Ebola symptoms trigger panic at Rotterdam hospital; False alarm
Emergency services in Rotterdam responded en masse to the Maasstad Hospital on Wednesday night after a woman showed up at the GP station with symptoms of Ebola. A few hours later, just after midnight, the local safety office announced that it was a false alarm - the woman does not have the highly contagious disease, NOS reports.
The woman's symptoms, combined with the fact that she had recently been in Congo, immediately raised fears of Ebola. The hospital was on lockdown between the time that the woman arrived and when doctors confirmed she did not have the disease. Dozens of people were trapped inside the hospital, and new patients were not allowed in.
Public health institute RIVM quickly announced that the chance of Ebola was very small - the woman had been in Congo, but not in an area where the disease is prevalent - but emergency services decided to rather be safe than sorry. The Maasstad Hospital initiated the Ebola protocol. The woman was cared for in quarantine, in a special air-filtered room that was created in the hospital when the Ebola protocol was established in 2014.
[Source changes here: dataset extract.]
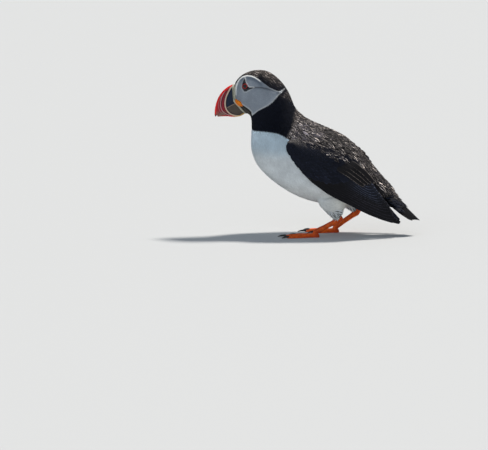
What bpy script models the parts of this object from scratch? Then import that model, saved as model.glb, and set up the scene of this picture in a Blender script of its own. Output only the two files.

"She had been sick for about three days, with fever and vomiting, even before she got on the plane. Then you have a risk of Ebola, because you came from Congo", internist Jan den Hollander said to NOS. "There was, of course, a risk for all the people who had been in contact with her. We examined how sick she was and asked where she had been and who she had been in contact with." After determining that the woman had not been in an Ebola infected region, the precautions were scaled down in consultation with the RIVM and GGD.
The woman is still in hospital and still being examined, Den Hollander said. "Just for illness. You examine everyone from Africa with a fever for malaria, for example, but also for all kinds of other infectious diseases. Because she definitely has something."
Ebola is a rare and serious infectious disease that so far only occurred in Africa, according to NU.nl. The disease is easily transmittable through body fluids like blood, urine, sperm and sweat, and through contact with open wounds. More than half of Ebola patients die of the disease because there is no proper treatment. Patients are quarantined and treated in specially equipped departments. People who have been in direct contact with Ebola patients are monitored for possible infection.
An Ebola outbreak has been going on in northeastern Congo for about a year. In July this year, the World Health Organization declared the outbreak an emergency for international public health.